Pour rappel, l'article 11 de la Constitution permet de soumettre ainsi "tout projet de loi portant sur l’organisation des pouvoirs publics, sur des réformes relatives à la politique économique ou sociale de la nation et aux services publics qui y concourent, ou tendant à autoriser la ratification d’un traité".

"L'immigration qui est un sujet très vaste, peut concerner beaucoup de domaines de l’action publique, qui ne se rattachent donc pas seulement aux politiques sociales et économiques", soutient l'ancien secrétaire général du Conseil constitutionnel Jean-Éric Schoettl, dans les colonnes du Figaro.

La révision du droit du sol à Mayotte "porterait atteinte à l'indivisibilité de la République", selon Benjamin Morel

Concernant un référendum sur le droit du sol "ne s'inscrit pas dans le champ du référendum, donc on oublie", balaie le politologue.

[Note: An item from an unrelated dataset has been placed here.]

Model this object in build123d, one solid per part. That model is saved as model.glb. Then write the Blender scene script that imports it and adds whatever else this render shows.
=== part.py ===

Toutefois, une modification à l'ensemble du territoire national "est possible", "le Conseil constitutionnel affirme que ce n'est pas un principe fondamental reconnu par les lois de la République", rappelle Benjamin Morel. Sa révision, uniquement à Mayotte, serait "plus compliquée car porterait atteinte à l'indivisibilité de la République".

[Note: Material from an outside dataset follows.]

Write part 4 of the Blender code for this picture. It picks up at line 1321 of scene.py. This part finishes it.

À l'instar de la proposition de loi adoptée par l'Assemblée, le droit du sol pourait ainsi être remis en cause "par une loi ordinaire". La difficulté serait essentiellement "politique, puisque la majorité est clivée et les motions de censure pleuveraient", poursuit Benjamin Morel.

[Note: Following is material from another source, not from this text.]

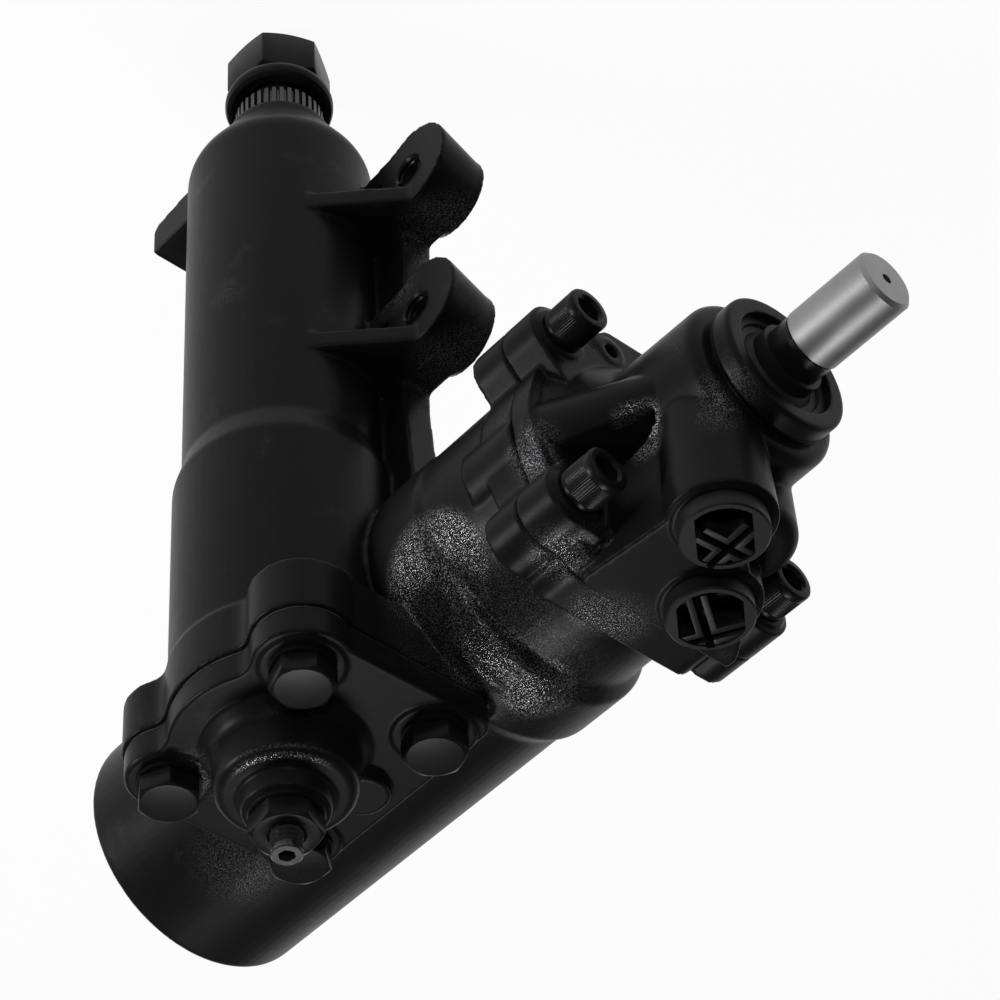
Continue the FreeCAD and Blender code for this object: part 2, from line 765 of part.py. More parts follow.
def lock_washer():
    low = spline_end_z - lock_washer_height
    inner = stud_radius + 0.4
    ring = turned_about_sector([
        (inner, low, 0), (lock_washer_radius, low, lock_washer_round),
        (lock_washer_radius, spline_end_z, lock_washer_round), (inner, spline_end_z, 0)])
    return ring.cut(slit_wedge(low))


def slit_wedge(low):
    # The narrow cut that makes the ring a spring washer, on the side away from the ears
    face = rounded_face([(-0.9, -30, 0), (0.9, -30, 0), (0.9, 0, 0), (-0.9, 0, 0)], lambda u, v: V(u, v, low))
    wedge = face.extrude(V(0, 0, lock_washer_height))
    wedge.rotate(V(0, 0, 0), V(0, 0, 1), 250)
    return wedge


def ball_helix(turns, x_from, radius):
    # A right-handed helix about the worm axis that starts at x_from on the +Y side
    helix = Part.makeHelix(ball_lead, ball_lead * turns, radius)
    helix.rotate(V(0, 0, 0), V(0, 1, 0), 90)
    helix.rotate(V(0, 0, 0), V(1, 0, 0), 90 + 360 * x_from / ball_lead)
    helix.translate(V(x_from, worm_axis_y, 0))
    return helix


def track(turns, x_from):
    path = ball_helix(turns, x_from, ball_circle_radius)
    start = path.Edges[0]
    first = start.FirstParameter
    circle = Part.makeCircle(ball_radius + track_gap, start.valueAt(first), start.tangentAt(first))
    return Part.Wire(path.Edges).makePipeShell([Part.Wire([circle])], True, True)


def ball_places():
    length = ball_turns * math.hypot(2 * math.pi * ball_circle_radius, ball_lead)
    count = int(length / (2 * ball_radius + 0.12))
    first_x = ball_centre_x - ball_turns * ball_lead / 2
    path = ball_helix(ball_turns, first_x, ball_circle_radius)
    edge = path.Edges[0]
    places = []
    for number in range(count):
        share = (number + 0.5) / count
        x = first_x + share * ball_turns * ball_lead
        angle = 2 * math.pi * x / ball_lead
        places.append((x, angle))
    return places, edge


def recirculating_balls():
    places, edge = ball_places()
    start = edge.valueAt(edge.FirstParameter)
    turn_start = math.atan2(start.z, start.y - worm_axis_y)
    first_x = start.x
    balls = []
    for x, angle in places:
        swing = turn_start + 2 * math.pi * (x - first_x) / ball_lead
        dy, dz = turned_point(swing, ball_circle_radius)
        balls.append(Part.makeSphere(ball_radius, V(x, worm_axis_y + dy, dz)))
    return Part.makeCompound(balls)


def rack_piston():
    half = piston_length / 2
    outer = cylinder_bore_radius - running_gap
    blank = turned_about_worm([
        (-half, 0, 0), (-half, outer, 1.5), (half, outer, 1.5), (half, 0, 0)])
    # Flat that carries the rack, then one tooth space per sector tooth
    tip_y = -(pitch_radius - addendum)
    root_y = -(pitch_radius + dedendum)
    slope = math.tan(math.radians(pressure_angle))
    space = (tooth_pitch / 2 + tooth_backlash) / 2
    tip_half = space + addendum * slope
    root_half = space - dedendum * slope
    rack_half = sector_gap_count * tooth_pitch + tip_half + rack_land
    cuts = [plate_z([
        (-rack_half, tip_y, 0), (rack_half, tip_y, 0), (rack_half + 3, 0, 0), (-rack_half - 3, 0, 0)], -40, 40)]
    for tooth in range(-sector_gap_count, sector_gap_count + 1):
        middle = tooth * tooth_pitch
        cuts.append(plate_z([
            (middle - root_half, root_y, 0), (middle + root_half, root_y, 0),
            (middle + tip_half + slope, tip_y + 1, 0), (middle - tip_half - slope, tip_y + 1, 0)], -40, 40))
    cuts.append(rod_x(nut_bore_radius, -half + piston_floor, half))
    cuts.append(track(ball_turns, ball_centre_x - ball_turns * ball_lead / 2))
    groove_x = -half + 6
    cuts.append(ring_x(outer + 1, outer - piston_ring_depth, groove_x, groove_x + piston_ring_width))
    body = blank
    for tool in cuts:
        body = body.cut(tool)
    return body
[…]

Le Conseil constitutionnel a déjà mis en garde

D'autant que le Conseil constitutionnel, présidé par Laurent Fabius, aurait sans doute son mot à dire. Que ce soit sur le droit du sol et l'immigration en général, l'ancien Premier ministre socialiste avait averti en mai dernier: "La politique migratoire n’est pas une matière ouverte à référendum direct de l’article 11 de notre Constitution".